To make matters worse, unlike their Asian counterparts, Latin America’s economies are not integrated into regional and global value chains. A producer in Indonesia, Malaysia, or the Philippines can easily take advantage of the local currency’s depreciation to sell more electronic components to an assembly plant in China with which it has a long-standing and well-developed supply relationship. A business in Concepción, Arequipa, or Medellín, by contrast, must seek new customers in new countries, which takes time and money – and may not succeed.

Latin American governments could have used the opportunities afforded by the global commodity and liquidity booms to diversify their economies, working with local business communities to move into new products and sectors. They did not.

In some of these countries, conservative governments viewed industrial promotion as some dirigiste relic from the past, and avoided it. In others – Brazil comes to mind – left-leaning governments practiced industrial promotion in such a heavy-handed and erratic way that they ended up weakening whatever it was they wanted to promote. The time has come to pay for these mistakes.

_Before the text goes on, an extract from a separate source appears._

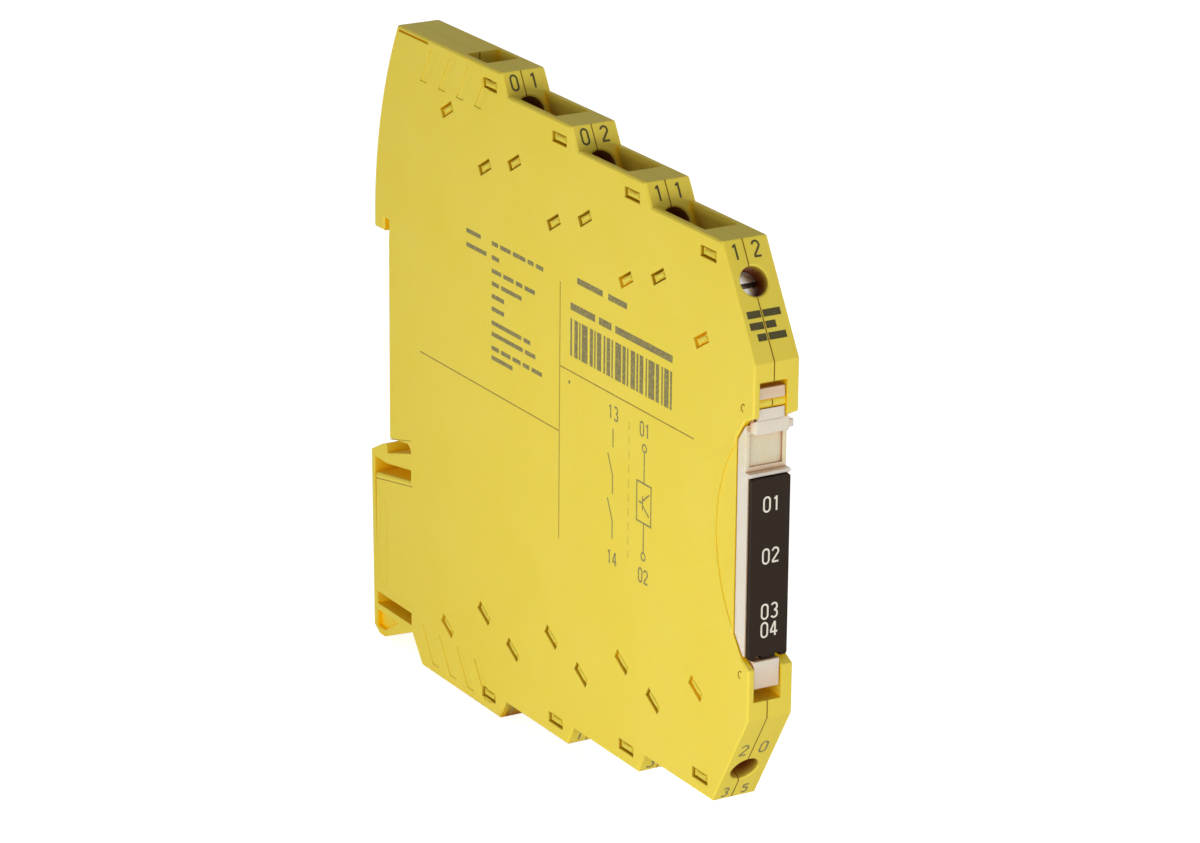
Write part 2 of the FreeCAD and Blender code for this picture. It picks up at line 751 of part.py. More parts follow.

‘Nirvana’ is defined as the state of freedom from suffering. For emerging markets that state is over, but in some cases their citizens – still feeling rich from cheap money and high export prices – have no inkling of the suffering that may be upon them. For the sake of political stability, governments would be well advised to inform them.

Andrés Velasco is former presidential candidate and Finance Minister of Chile, Professor of Professional Practice in International Development at Columbia University’s School of International and Public Affairs.